Do you see how the SQL conceals the underlying algebra? And how it makes YOU do the work (in the join for instance)? You might not see it. Study the theory more, and you will. Compare with the A+3 example. Imagine a 12-table join. Imagine having to do a query like "where all rows of table X are a subset of all rows in table Y" right in the middle. An algebraic notation would make this MUCH easier. Just break it down, and apply the next operator to the result of the last. You do it all the time when programming your favorite language, why not in SQL?
And yes, the differences get MUCH deeper than this. SQL can't even represent all possible relational queries!
I have yet to encounter a DBMS that didn't have an efficient, straightforward way to get the ID after an insert, but YMMV. However, the INSERT/UPDATE issue is a fundamental syntactical problem and it really should be fixed. INSERT and UPDATE do almost the same thing, yet have completely different syntax.
INSERT INTO someTable (fld1,fld2) VALUES ("foo","bar")
UPDATE someTable SET fld1=foo, fld2=bar
It is REALLY annoying when you have to write some code that generates a SQL statement because you must code for two completely different syntaxes. Someone replied about the Oracle MERGE which seems like a nice way to go.
Fortunately though, there are lots of good frameworks around SQL that make it so that writing SQL is becoming a thing of the past. I would like to see SQL treated like HTTP - nobody writes HTTP. It's a protocol. Let it be. Just use the tools. I guess it will never go away though...
SELECT * FROM whatever the hell my customers have in mind
Go hug some trees.
No doubt it has defects, but SQL has a strong theoretical underpinning in set theory. This has made it a very durable language and one that scales to sizes probably unimagined by Dr Codd when he outlined its roots in 1970 in his article "A relational model of data for large shared data banks".

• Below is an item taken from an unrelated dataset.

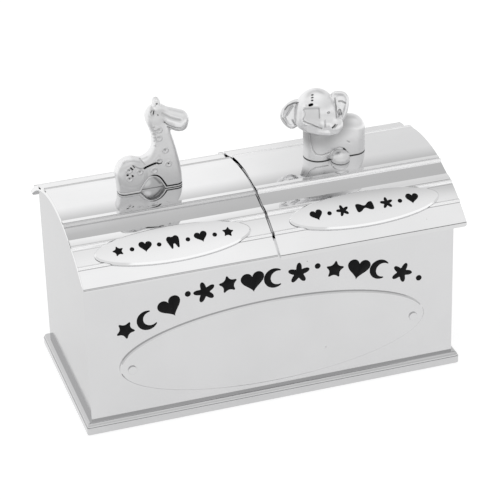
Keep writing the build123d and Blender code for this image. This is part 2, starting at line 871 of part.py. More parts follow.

Computings needs for well structured access and manipulation of large data sets has been well served by SQL.
A clear replacement has yet to emerge. There are pretenders to the throne, of which Tutorial D is certainly technically nice, XQuery is a mess and ODBMSs (and their query tools) really haven't caught on.
Its just that SQL passes a simple test - its good enough for the job and relatively ubiquitous. And standards do exist (that every major vendor breaks. sigh.).